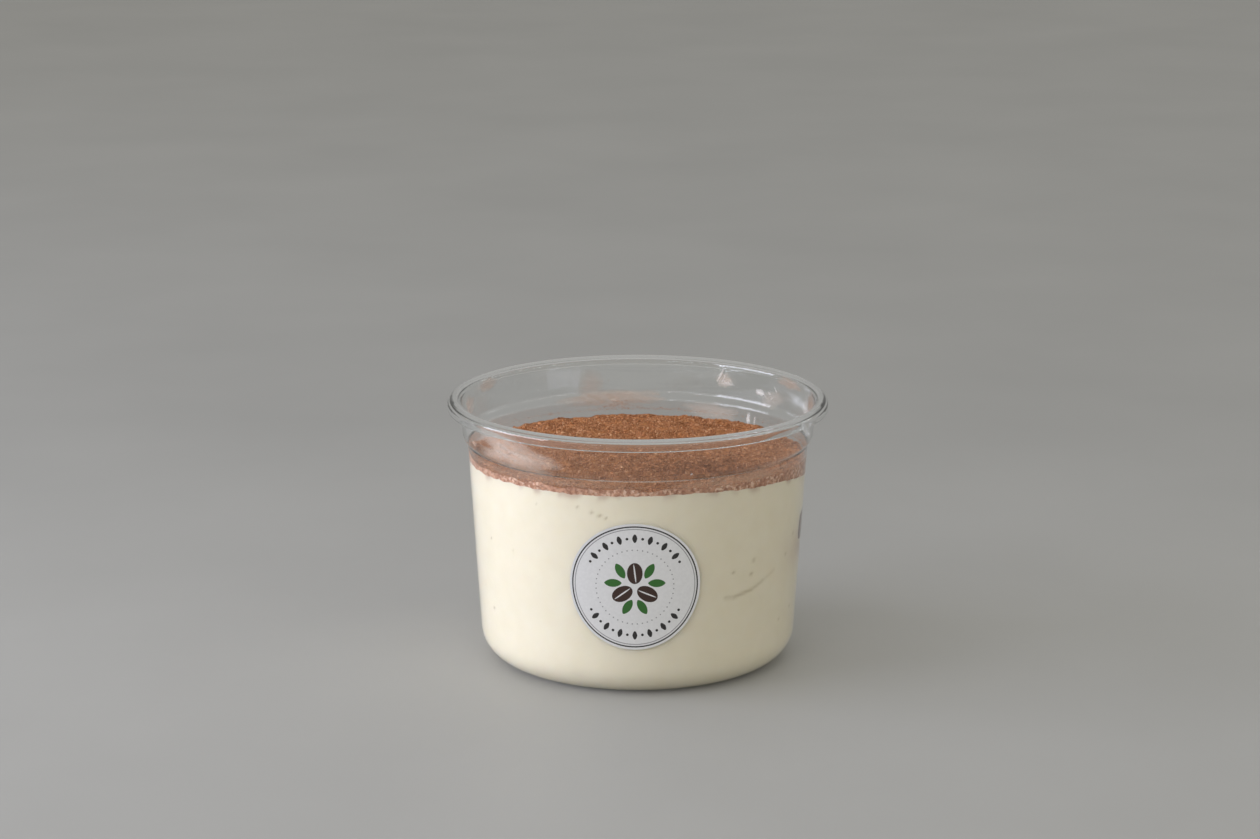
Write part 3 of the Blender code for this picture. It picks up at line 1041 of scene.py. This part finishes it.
def printed_sheet():
    """The flat sticker, cut along the outlines of the print: points, faces and each face's ink."""
    fields = sticker_design()
    rim = disc((0, 0), STICKER_RADIUS, STICKER_RADIUS, CIRCLE_SIDES)
    plan, edges = [], []
    for outline in [rim] + [outline for _, outline in fields]:
        first = len(plan)
        plan += outline.tolist()
        count = len(outline)
        edges += [(first + step, first + (step + 1) % count) for step in range(count)]
    grid = np.arange(-GRID_STEPS, GRID_STEPS + 1) * GRID_SPACING * MM
    reach = STICKER_RADIUS - GRID_MARGIN
    plan += [(x, y) for x in grid for y in grid if math.hypot(x, y) < reach]
    places = [Vector(point) for point in plan]
    flat, _, faces, *_ = geometry.delaunay_2d_cdt(places, edges, [], 0, 1e-8)
    flat = np.array(flat)
    faces = np.array([list(face) for face in faces])
    middles = flat[faces].mean(axis=1)
    inks = np.zeros(len(faces), np.int32)
    for ink, outline in fields:
        inks[inside_outline(outline, middles)] = ink
    return flat, faces, inks


def make_sticker():
    """The sheet bent to the wall, with a back and an edge."""
    flat, faces, inks = printed_sheet()

    def bent(lift):
        angle = STICKER_AT + flat[:, 0] / wall_radius(STICKER_HEIGHT)
        height = STICKER_HEIGHT + flat[:, 1]
        return around(angle, wall_radius(height) + lift, height)

    front, back = bent(LAYER_STEP + STICKER_THICKNESS), bent(LAYER_STEP)
    ends = np.concatenate([faces[:, [0, 1]], faces[:, [1, 2]], faces[:, [2, 0]]])
    known = set(map(tuple, ends.tolist()))
    border = [edge for edge in known if edge[::-1] not in known]
    shift = len(flat)
    closed = faces.tolist() + (faces[:, ::-1] + shift).tolist()
    closed += [[end, start, start + shift, end + shift] for start, end in sorted(border)]
    materials = [
        printed("sticker_paper", (0.72, 0.72, 0.73), 0.5),
        printed("dark_ink", (0.022, 0.02, 0.02)),
        printed("grey_ink", (0.30, 0.30, 0.31)),
        printed("bean_ink", (0.040, 0.018, 0.012)),
        printed("leaf_ink", (0.030, 0.135, 0.022)),
    ]
    points = np.concatenate([front, back])
    sticker = piece("paper_sticker", points, closed, materials, crease=50)
    indices = np.zeros(len(closed), np.int32)
    indices[: len(inks)] = inks
    sticker.data.polygons.foreach_set("material_index", indices)
    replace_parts(sticker, "sticker")


# Painted shade: the floor's colour is palest up to the first of these places behind the tub, and
# darkens until the second, standing in for the light falling off.
FLOOR_PAINTED_SHADE = (20 * MM, 300 * MM)
FLOOR_REACH = 8.0


def make_floor():
    """A plain matt floor, which runs out of sight on all sides. Its colour darkens behind the tub, as
    painted shade.
    """
    finish = Finish("floor", (0.50, 0.50, 0.485), 0.6)
    tone = finish.spread(finish.noise(120 * MM, detail=4.0), *NOISE_RANGE)
    parts = finish.node("ShaderNodeSeparateXYZ")
    finish.links.new(finish.place, parts.inputs[0])
    # Painted shade: the floor's colour darkens behind the tub.
    behind = finish.spread(parts.outputs["Y"], *FLOOR_PAINTED_SHADE)
    near = finish.mix(tone, (0.455, 0.455, 0.445), (0.43, 0.43, 0.42))
    far = finish.mix(tone, (0.385, 0.385, 0.376), (0.36, 0.36, 0.352))
    finish.colour(finish.mix(behind, near, far))
    mesh = bpy.data.meshes.new("floor")
    corners = [(x * FLOOR_REACH, y * FLOOR_REACH, 0) for x, y in ((-1, -1), (1, -1), (1, 1), (-1, 1))]
    mesh.from_pydata(corners, [], [[0, 1, 2, 3]])
    mesh.materials.append(finish.material)
    floor = bpy.data.objects.new("floor", mesh)
    bpy.context.scene.collection.objects.link(floor)


# The lamps: (name, degrees from the front towards +X, degrees up, distance, size, watts, colour).
LAMPS = [
    ("key", -80, 18, 1.3, (1.1, 0.42), 9.3, (0.95, 0.975, 1.15)),
    ("key_strip", -41, 18, 1.6, (1.15, 0.075), 2.0, (0.96, 0.98, 1.08)),
    ("side", 110, 17, 1.4, (0.9, 0.04), 0.4, (0.97, 0.985, 1.0)),
    ("side_strip", 58, 17, 1.5, (1.6, 0.055), 1.6, (1.0, 0.98, 0.94)),
]
LAMP_TARGET = Vector((0, 0, 0.04))


def soft_light(name, azimuth, elevation, distance, size, watts, colour):
    """A rectangular lamp that looks at the tub's middle."""
    data = bpy.data.lights.new(name, "AREA")
    data.shape = "RECTANGLE"
    data.size, data.size_y = size
    data.energy = watts
    data.color = colour
    lamp = bpy.data.objects.new(name, data)
    flat = distance * math.cos(math.radians(elevation))
    place = around(math.radians(azimuth), flat, distance * math.sin(math.radians(elevation)))
    lamp.location = Vector(place) + LAMP_TARGET
    lamp.rotation_euler = (LAMP_TARGET - lamp.location).to_track_quat("-Z", "Y").to_euler()
    bpy.context.scene.collection.objects.link(lamp)


def make_world():
    """An even studio room, brighter on the side that the tub faces."""
    world = bpy.data.worlds.new("studio")
    world.use_nodes = True
    nodes, links = world.node_tree.nodes, world.node_tree.links
    direction = nodes.new("ShaderNodeTexCoord")
    parts = nodes.new("ShaderNodeSeparateXYZ")
    across = nodes.new("ShaderNodeMapRange")
    across.inputs["From Min"].default_value = -1
    blend = nodes.new("ShaderNodeMix")
    blend.data_type = "RGBA"
    blend.inputs[FIRST_COLOUR].default_value = ROOM_FRONT
    blend.inputs[SECOND_COLOUR].default_value = ROOM_BACK
    links.new(direction.outputs["Generated"], parts.inputs[0])
    links.new(parts.outputs["Y"], across.inputs["Value"])
    links.new(across.outputs["Result"], blend.inputs["Factor"])
    links.new(blend.outputs[MIXED_COLOUR], nodes["Background"].inputs["Color"])
    bpy.context.scene.world = world


def make_lights():
    for lamp in LAMPS:
        soft_light(*lamp)
    make_world()
    bpy.context.scene.view_settings.view_transform = "Standard"


def make_camera():
    data = bpy.data.cameras.new("camera")
    data.lens = CAMERA_LENS
    data.sensor_width = 36
    data.clip_start = 0.01
    camera = bpy.data.objects.new("camera", data)
    camera.location = CAMERA_PLACE
    camera.rotation_euler = (math.pi / 2 - CAMERA_PITCH, 0, 0)
    bpy.context.scene.collection.objects.link(camera)
    bpy.context.scene.camera = camera


make_camera()
make_lights()
make_floor()
make_tub()
make_cream()
make_sponge()
make_cocoa()
make_grains()
make_dust()
make_films()
make_sticker()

○ ○ ○ ○

_DIRECTIONS_. Nothing should be left out: repeat all of the data exactly.

_CORRECT RESPONSE_.
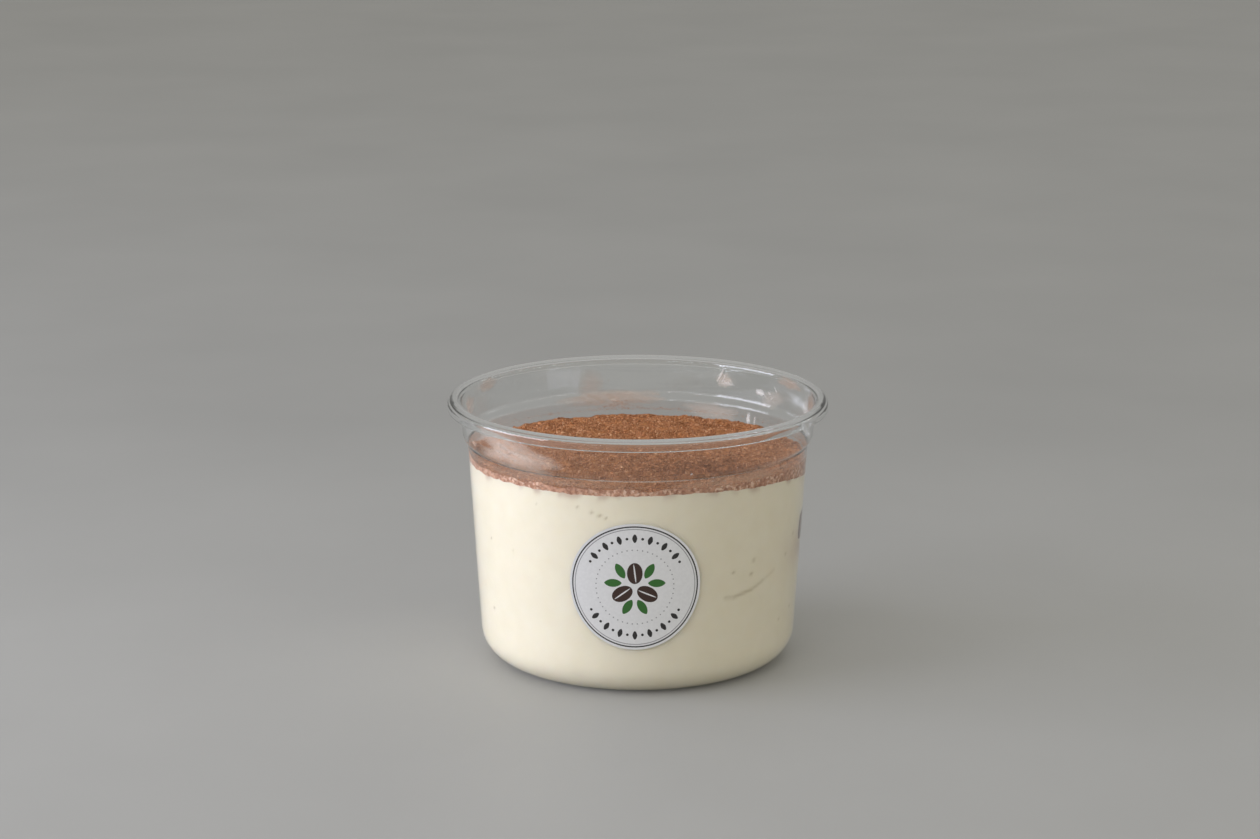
Write part 3 of the Blender code for this picture. It picks up at line 1041 of scene.py. This part finishes it.
def printed_sheet():
    """The flat sticker, cut along the outlines of the print: points, faces and each face's ink."""
    fields = sticker_design()
    rim = disc((0, 0), STICKER_RADIUS, STICKER_RADIUS, CIRCLE_SIDES)
    plan, edges = [], []
    for outline in [rim] + [outline for _, outline in fields]:
        first = len(plan)
        plan += outline.tolist()
        count = len(outline)
        edges += [(first + step, first + (step + 1) % count) for step in range(count)]
    grid = np.arange(-GRID_STEPS, GRID_STEPS + 1) * GRID_SPACING * MM
    reach = STICKER_RADIUS - GRID_MARGIN
    plan += [(x, y) for x in grid for y in grid if math.hypot(x, y) < reach]
    places = [Vector(point) for point in plan]
    flat, _, faces, *_ = geometry.delaunay_2d_cdt(places, edges, [], 0, 1e-8)
    flat = np.array(flat)
    faces = np.array([list(face) for face in faces])
    middles = flat[faces].mean(axis=1)
    inks = np.zeros(len(faces), np.int32)
    for ink, outline in fields:
        inks[inside_outline(outline, middles)] = ink
    return flat, faces, inks


def make_sticker():
    """The sheet bent to the wall, with a back and an edge."""
    flat, faces, inks = printed_sheet()

    def bent(lift):
        angle = STICKER_AT + flat[:, 0] / wall_radius(STICKER_HEIGHT)
        height = STICKER_HEIGHT + flat[:, 1]
        return around(angle, wall_radius(height) + lift, height)

    front, back = bent(LAYER_STEP + STICKER_THICKNESS), bent(LAYER_STEP)
    ends = np.concatenate([faces[:, [0, 1]], faces[:, [1, 2]], faces[:, [2, 0]]])
    known = set(map(tuple, ends.tolist()))
    border = [edge for edge in known if edge[::-1] not in known]
    shift = len(flat)
    closed = faces.tolist() + (faces[:, ::-1] + shift).tolist()
    closed += [[end, start, start + shift, end + shift] for start, end in sorted(border)]
    materials = [
        printed("sticker_paper", (0.72, 0.72, 0.73), 0.5),
        printed("dark_ink", (0.022, 0.02, 0.02)),
        printed("grey_ink", (0.30, 0.30, 0.31)),
        printed("bean_ink", (0.040, 0.018, 0.012)),
        printed("leaf_ink", (0.030, 0.135, 0.022)),
    ]
    points = np.concatenate([front, back])
    sticker = piece("paper_sticker", points, closed, materials, crease=50)
    indices = np.zeros(len(closed), np.int32)
    indices[: len(inks)] = inks
    sticker.data.polygons.foreach_set("material_index", indices)
    replace_parts(sticker, "sticker")


# Painted shade: the floor's colour is palest up to the first of these places behind the tub, and
# darkens until the second, standing in for the light falling off.
FLOOR_PAINTED_SHADE = (20 * MM, 300 * MM)
FLOOR_REACH = 8.0


def make_floor():
    """A plain matt floor, which runs out of sight on all sides. Its colour darkens behind the tub, as
    painted shade.
    """
    finish = Finish("floor", (0.50, 0.50, 0.485), 0.6)
    tone = finish.spread(finish.noise(120 * MM, detail=4.0), *NOISE_RANGE)
    parts = finish.node("ShaderNodeSeparateXYZ")
    finish.links.new(finish.place, parts.inputs[0])
    # Painted shade: the floor's colour darkens behind the tub.
    behind = finish.spread(parts.outputs["Y"], *FLOOR_PAINTED_SHADE)
    near = finish.mix(tone, (0.455, 0.455, 0.445), (0.43, 0.43, 0.42))
    far = finish.mix(tone, (0.385, 0.385, 0.376), (0.36, 0.36, 0.352))
    finish.colour(finish.mix(behind, near, far))
    mesh = bpy.data.meshes.new("floor")
    corners = [(x * FLOOR_REACH, y * FLOOR_REACH, 0) for x, y in ((-1, -1), (1, -1), (1, 1), (-1, 1))]
    mesh.from_pydata(corners, [], [[0, 1, 2, 3]])
    mesh.materials.append(finish.material)
    floor = bpy.data.objects.new("floor", mesh)
    bpy.context.scene.collection.objects.link(floor)


# The lamps: (name, degrees from the front towards +X, degrees up, distance, size, watts, colour).
LAMPS = [
    ("key", -80, 18, 1.3, (1.1, 0.42), 9.3, (0.95, 0.975, 1.15)),
    ("key_strip", -41, 18, 1.6, (1.15, 0.075), 2.0, (0.96, 0.98, 1.08)),
    ("side", 110, 17, 1.4, (0.9, 0.04), 0.4, (0.97, 0.985, 1.0)),
    ("side_strip", 58, 17, 1.5, (1.6, 0.055), 1.6, (1.0, 0.98, 0.94)),
]
LAMP_TARGET = Vector((0, 0, 0.04))


def soft_light(name, azimuth, elevation, distance, size, watts, colour):
    """A rectangular lamp that looks at the tub's middle."""
    data = bpy.data.lights.new(name, "AREA")
    data.shape = "RECTANGLE"
    data.size, data.size_y = size
    data.energy = watts
    data.color = colour
    lamp = bpy.data.objects.new(name, data)
    flat = distance * math.cos(math.radians(elevation))
    place = around(math.radians(azimuth), flat, distance * math.sin(math.radians(elevation)))
    lamp.location = Vector(place) + LAMP_TARGET
    lamp.rotation_euler = (LAMP_TARGET - lamp.location).to_track_quat("-Z", "Y").to_euler()
    bpy.context.scene.collection.objects.link(lamp)


def make_world():
    """An even studio room, brighter on the side that the tub faces."""
    world = bpy.data.worlds.new("studio")
    world.use_nodes = True
    nodes, links = world.node_tree.nodes, world.node_tree.links
    direction = nodes.new("ShaderNodeTexCoord")
    parts = nodes.new("ShaderNodeSeparateXYZ")
    across = nodes.new("ShaderNodeMapRange")
    across.inputs["From Min"].default_value = -1
    blend = nodes.new("ShaderNodeMix")
    blend.data_type = "RGBA"
    blend.inputs[FIRST_COLOUR].default_value = ROOM_FRONT
    blend.inputs[SECOND_COLOUR].default_value = ROOM_BACK
    links.new(direction.outputs["Generated"], parts.inputs[0])
    links.new(parts.outputs["Y"], across.inputs["Value"])
    links.new(across.outputs["Result"], blend.inputs["Factor"])
    links.new(blend.outputs[MIXED_COLOUR], nodes["Background"].inputs["Color"])
    bpy.context.scene.world = world


def make_lights():
    for lamp in LAMPS:
        soft_light(*lamp)
    make_world()
    bpy.context.scene.view_settings.view_transform = "Standard"


def make_camera():
    data = bpy.data.cameras.new("camera")
    data.lens = CAMERA_LENS
    data.sensor_width = 36
    data.clip_start = 0.01
    camera = bpy.data.objects.new("camera", data)
    camera.location = CAMERA_PLACE
    camera.rotation_euler = (math.pi / 2 - CAMERA_PITCH, 0, 0)
    bpy.context.scene.collection.objects.link(camera)
    bpy.context.scene.camera = camera


make_camera()
make_lights()
make_floor()
make_tub()
make_cream()
make_sponge()
make_cocoa()
make_grains()
make_dust()
make_films()
make_sticker()